In 1878, the ship "The Ivy" ran aground on Leisure Bay area beach.

In 1925, the area was partly owned by TK Pringle, and he named the inland portion Banner Rest as this was where he wished to "strike his banner". The village was laid out and was named Port Edward in honour of the Prince of Wales, who later became King Edward VIII.

The first holiday cottage in Port Edward was a shack built among the sand dunes in the early days by transport rider Edward Stafford. Unaware of their motility, however, he was surprised and dismayed to see his fine creation swallowed up.  The area was subjected to several name changes as property was bought and sold, but the practice came to an end in 1952 when the town of Port Edward was ceremoniously dedicated to the then Prince of Wales.

Geography

Location
Port Edward lies on the southernmost part of KwaZulu-Natal and lies north of the Mtamvuna River which is the border between KwaZulu-Natal and the Eastern Cape, south of Southbroom and west of the Indian Ocean. The town is positioned along the R61 (future N2 Wild Coast Toll Route) leading to Mthatha to the west and Durban to the north-east.

The coastline between Port Edward and Hibberdene to the north is popularly known as the Hibiscus Coast because of its lush sub-tropical gardens.

Suburbs
Port Edward's greater or suburban area stretches from Palm Beach in the north to Rennies Beach in the south.

Banners Rest
Black Rock
Doc Wilson Point
Ekubo Coastal Estate
Glenmore
Ivy Beach
Leisure Bay
Leisure Crest
Meadowbrook
Munster
North Sand Bluff
Palm Beach
Rennies Beach 
Rocklands
Salmon Bay
Three Hills

Tourism
Port Edward is a tourist resort for seasonal visitors from more affluent regions of South Africa.

There are many tourist seasons that influence Port Edward but the most significant is the Christmas/ New Year period spanning from early December to mid-January. Port Edward's Silver Beach hosts an annual New Year's Eve party frequented by youths whilst on New Year's Day itself, families populate the beach for continued celebrations. 
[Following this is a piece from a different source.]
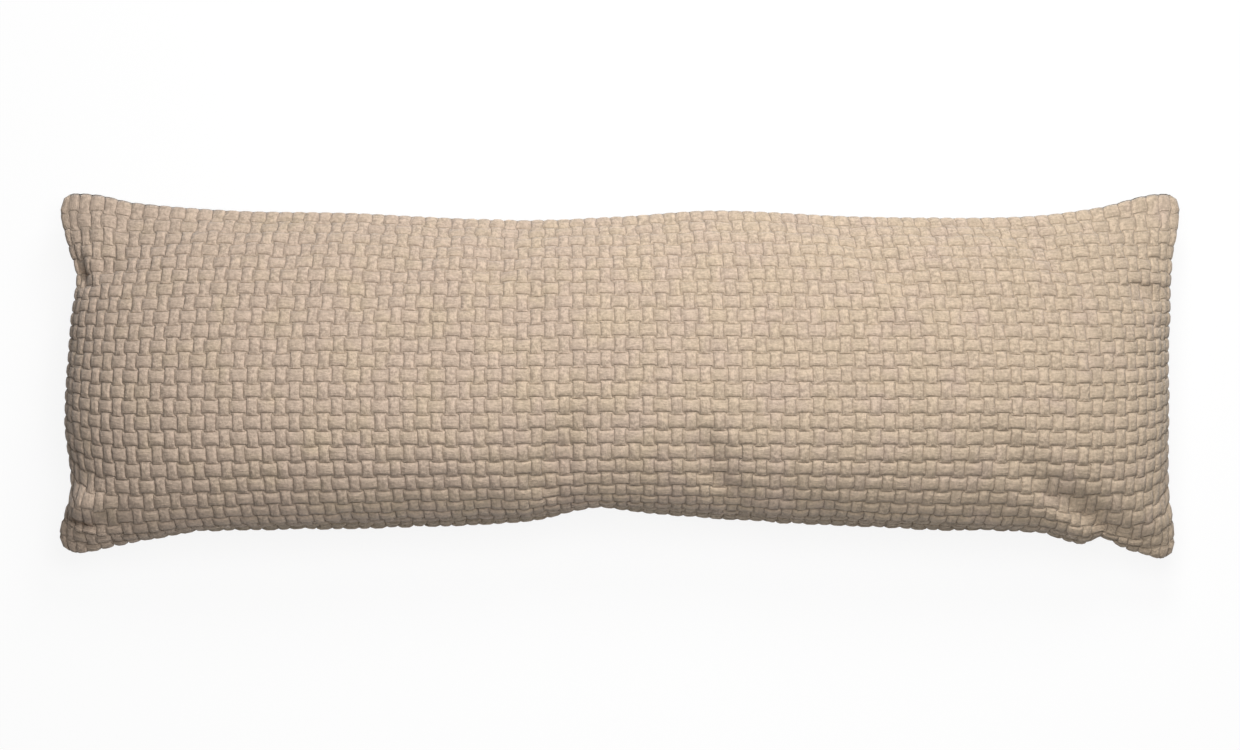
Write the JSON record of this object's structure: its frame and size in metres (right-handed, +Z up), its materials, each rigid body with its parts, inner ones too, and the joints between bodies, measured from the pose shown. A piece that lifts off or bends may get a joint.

Holiday accommodation is a particularly important source of income for the region throughout the year.

Beaches
Beaches in the greater Port Edward area include:
 Black Rock Beach
 Dassie Beach
 Glenmore Beach
 Ivy Beach
 Kidds Beach
 Leisure Beach
 Munster Beach
 Palm Beach
 Port Edward Main Beach: There is a ski boat launch facility at the main beach and it is also home to South Africa's longest supertube.
 Portobello Beach
 Rennies Beach
 Salmon Bay Beach
 Silver Beach: This beach is a popular fishing destination and fishing is one of the most popular sports in Port Edward.
 Spiros Rocks Beach
 T.O. Beach/Strand

Attractions
 Beaver Creek Coffee Estate is a café on Izingolweni Road. It also offers visitors a daily tour of the distinctive flavours of the world's coffee regions and how the coffee production works.
 Red Desert Nature Conservation Reserve is a national heritage site and is reputed to be the smallest desert in the world with a width of just 200m, and is also used for hiking and mountain biking through the extra-terrestrial terrain.
 Tragedy Hill is a sightseeing spot overlooking Silver Beach. It was named after an massacre whereby Zulu warriors massacred the family of pioneer Henry Flynn due to confusion over stolen cattle. The heartbroken Zulu King ordered the man who started the rumour to be executed by one of the surviving settlers who was given 5 heads of cattle as a reward.
 Umtamvuna Nature Reserve is a nature reserve located on the banks of the Mtamvuna River on the outskirts of Port Edward
 Wild Coast Sun is a casino and resort located on the opposite bank of the Mtamvuna River. It includes an 18-hole golf course and the famous Wild Waves Water Park which offers a variety of water sports.

Sardine Run
Another main season coincides with the Sardine run natural phenomenon usually occurring from late May to mid-July.

Economy
Recently large retail franchises Boxer Superstores and Shoprite Holdings have shown interest in Port Edward. With the local economy growing, the town is set for a bright future.

Schools
There are various small schools in Port Edward, some consisting of only 50+ children; however the most popular of these schools is Port Edward Primary School.

Golf
The only golf course in Port Edward is the Port Edward Country Club which is a 9-hole golf course. Surrounding 18-hole golf courses include Wild Coast Sun, San Lameer, Southbroom Golf Club, Margate Country Club, Port Shepstone Country Club, Umdoni Park and Selborne which are highly ranked by both Golf Digest and The Compleat Golfer.

Transport

Air
The nearest airport is the Margate Airport about 32 km north-east of Port Edward in Margate. This airport offers one scheduled direct route to Johannesburg operated by CemAir. The nearest international airport is the King Shaka International Airport (KSIA) which is north of Durban and is 196 km north-east of Port Edward. KSIA offers regional flights to Southern Africa, intercontinental flights to Europe and Asia as well as many domestic flights.

Road
Port Edward is located on the R61 which is a regional route connecting to Port Shepstone via Southbroom, Ramsgate, Margate and Shelly Beach in the north and Beaufort West via Bizana, Mthatha, Port St. Johns and Komani in the south. The R61 meets the N2 in Port Shepstone and the N2 further connects to Durban and Kokstad.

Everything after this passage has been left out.